■ **Task details**:
For the data below, work out how many lines include the string "scene" and report only the number.

■ **Information provided**:

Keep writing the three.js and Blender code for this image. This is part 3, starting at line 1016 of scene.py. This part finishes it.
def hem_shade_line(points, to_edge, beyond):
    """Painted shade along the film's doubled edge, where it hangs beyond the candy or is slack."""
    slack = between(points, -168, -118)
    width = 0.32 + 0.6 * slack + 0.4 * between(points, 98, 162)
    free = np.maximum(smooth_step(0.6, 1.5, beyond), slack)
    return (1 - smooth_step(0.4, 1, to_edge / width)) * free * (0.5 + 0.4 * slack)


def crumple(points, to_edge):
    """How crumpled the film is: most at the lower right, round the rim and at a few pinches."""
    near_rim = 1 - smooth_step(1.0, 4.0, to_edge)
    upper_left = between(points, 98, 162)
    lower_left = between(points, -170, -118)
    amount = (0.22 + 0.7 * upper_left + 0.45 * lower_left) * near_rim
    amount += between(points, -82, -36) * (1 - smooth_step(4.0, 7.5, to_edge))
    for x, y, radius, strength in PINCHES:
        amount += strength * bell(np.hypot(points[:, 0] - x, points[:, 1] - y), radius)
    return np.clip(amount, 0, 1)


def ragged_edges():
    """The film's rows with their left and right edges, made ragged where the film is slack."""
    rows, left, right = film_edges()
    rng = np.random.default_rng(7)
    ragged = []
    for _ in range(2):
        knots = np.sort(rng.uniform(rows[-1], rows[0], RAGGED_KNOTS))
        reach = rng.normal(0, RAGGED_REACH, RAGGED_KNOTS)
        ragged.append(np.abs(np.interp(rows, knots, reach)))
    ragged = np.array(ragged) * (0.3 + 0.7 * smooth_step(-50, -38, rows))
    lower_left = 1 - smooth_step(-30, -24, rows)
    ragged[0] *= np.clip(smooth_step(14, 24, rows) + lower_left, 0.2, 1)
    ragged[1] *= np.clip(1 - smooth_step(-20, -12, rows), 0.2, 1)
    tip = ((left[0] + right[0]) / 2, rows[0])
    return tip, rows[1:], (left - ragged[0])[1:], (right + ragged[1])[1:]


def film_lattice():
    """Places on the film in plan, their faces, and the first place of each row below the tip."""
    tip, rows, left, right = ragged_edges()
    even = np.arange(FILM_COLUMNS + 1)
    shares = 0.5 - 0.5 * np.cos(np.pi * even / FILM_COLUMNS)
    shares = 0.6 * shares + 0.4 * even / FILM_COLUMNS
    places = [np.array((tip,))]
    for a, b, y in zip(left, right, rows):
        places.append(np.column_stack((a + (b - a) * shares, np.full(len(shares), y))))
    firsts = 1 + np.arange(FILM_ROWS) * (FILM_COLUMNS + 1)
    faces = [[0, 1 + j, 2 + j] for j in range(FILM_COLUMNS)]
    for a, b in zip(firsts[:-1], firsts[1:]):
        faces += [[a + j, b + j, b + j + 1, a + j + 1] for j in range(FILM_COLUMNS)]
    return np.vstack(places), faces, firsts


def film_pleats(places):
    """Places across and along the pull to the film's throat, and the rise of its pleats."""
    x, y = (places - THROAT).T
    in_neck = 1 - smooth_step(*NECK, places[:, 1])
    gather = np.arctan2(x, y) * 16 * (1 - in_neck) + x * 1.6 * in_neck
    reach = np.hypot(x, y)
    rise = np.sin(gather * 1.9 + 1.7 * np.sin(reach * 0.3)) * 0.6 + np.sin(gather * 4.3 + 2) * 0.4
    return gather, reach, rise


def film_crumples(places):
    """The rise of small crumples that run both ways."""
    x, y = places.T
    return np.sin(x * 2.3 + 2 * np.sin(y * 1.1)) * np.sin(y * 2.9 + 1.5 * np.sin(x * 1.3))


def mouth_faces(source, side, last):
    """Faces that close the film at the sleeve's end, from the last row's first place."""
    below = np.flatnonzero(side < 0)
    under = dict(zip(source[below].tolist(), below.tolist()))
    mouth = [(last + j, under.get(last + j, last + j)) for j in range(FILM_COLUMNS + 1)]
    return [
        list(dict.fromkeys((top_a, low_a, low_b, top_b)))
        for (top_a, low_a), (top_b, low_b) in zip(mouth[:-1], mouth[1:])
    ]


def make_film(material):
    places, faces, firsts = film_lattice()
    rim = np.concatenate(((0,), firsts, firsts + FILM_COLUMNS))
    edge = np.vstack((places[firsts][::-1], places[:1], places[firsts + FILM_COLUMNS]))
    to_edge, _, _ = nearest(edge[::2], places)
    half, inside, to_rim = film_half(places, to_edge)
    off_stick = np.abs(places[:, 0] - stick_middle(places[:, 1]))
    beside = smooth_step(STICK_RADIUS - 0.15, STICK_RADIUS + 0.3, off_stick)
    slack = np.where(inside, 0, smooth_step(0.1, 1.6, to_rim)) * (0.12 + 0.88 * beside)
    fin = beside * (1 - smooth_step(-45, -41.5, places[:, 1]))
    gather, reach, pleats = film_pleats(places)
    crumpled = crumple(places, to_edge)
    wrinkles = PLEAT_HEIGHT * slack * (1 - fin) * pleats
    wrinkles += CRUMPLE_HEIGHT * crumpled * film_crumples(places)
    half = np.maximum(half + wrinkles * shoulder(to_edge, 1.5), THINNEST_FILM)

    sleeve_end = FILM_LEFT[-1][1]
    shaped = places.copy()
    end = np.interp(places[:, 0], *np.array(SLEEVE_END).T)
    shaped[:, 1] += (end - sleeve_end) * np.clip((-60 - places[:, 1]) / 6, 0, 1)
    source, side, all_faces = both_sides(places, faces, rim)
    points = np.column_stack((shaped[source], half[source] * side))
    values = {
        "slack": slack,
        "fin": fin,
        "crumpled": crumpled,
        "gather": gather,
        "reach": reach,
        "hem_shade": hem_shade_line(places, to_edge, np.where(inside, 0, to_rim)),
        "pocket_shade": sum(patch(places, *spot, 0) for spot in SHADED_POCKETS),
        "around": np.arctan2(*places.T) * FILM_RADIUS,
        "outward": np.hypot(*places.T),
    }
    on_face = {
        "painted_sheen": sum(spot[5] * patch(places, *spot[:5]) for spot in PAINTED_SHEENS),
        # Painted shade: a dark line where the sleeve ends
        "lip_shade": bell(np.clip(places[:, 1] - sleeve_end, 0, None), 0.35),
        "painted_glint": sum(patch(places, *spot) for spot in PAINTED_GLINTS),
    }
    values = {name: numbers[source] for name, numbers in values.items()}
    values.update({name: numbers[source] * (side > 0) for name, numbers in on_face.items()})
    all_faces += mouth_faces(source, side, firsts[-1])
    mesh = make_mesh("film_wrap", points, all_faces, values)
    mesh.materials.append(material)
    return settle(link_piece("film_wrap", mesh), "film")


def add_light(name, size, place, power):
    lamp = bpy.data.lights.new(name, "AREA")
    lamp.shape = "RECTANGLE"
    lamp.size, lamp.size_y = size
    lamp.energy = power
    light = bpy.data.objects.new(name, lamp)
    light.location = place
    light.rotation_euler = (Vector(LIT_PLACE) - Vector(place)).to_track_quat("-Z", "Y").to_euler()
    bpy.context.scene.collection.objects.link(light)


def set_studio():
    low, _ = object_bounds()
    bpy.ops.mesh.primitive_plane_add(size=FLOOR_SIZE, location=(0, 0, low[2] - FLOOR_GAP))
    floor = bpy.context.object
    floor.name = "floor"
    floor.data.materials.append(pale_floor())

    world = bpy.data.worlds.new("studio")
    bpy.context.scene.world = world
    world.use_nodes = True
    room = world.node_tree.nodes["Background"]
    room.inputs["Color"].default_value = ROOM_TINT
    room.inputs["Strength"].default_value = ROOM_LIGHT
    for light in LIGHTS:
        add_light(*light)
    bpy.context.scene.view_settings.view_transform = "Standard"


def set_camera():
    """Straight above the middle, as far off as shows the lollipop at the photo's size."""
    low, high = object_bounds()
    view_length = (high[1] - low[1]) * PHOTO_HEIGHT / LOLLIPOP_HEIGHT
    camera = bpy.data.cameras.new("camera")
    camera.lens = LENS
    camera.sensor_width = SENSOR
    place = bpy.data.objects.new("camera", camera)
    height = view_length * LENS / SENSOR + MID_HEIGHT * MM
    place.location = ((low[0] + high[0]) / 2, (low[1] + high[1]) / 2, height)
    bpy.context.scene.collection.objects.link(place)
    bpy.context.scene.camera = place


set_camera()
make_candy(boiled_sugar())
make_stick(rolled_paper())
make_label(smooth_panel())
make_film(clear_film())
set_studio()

■ **Exercise solution**:
6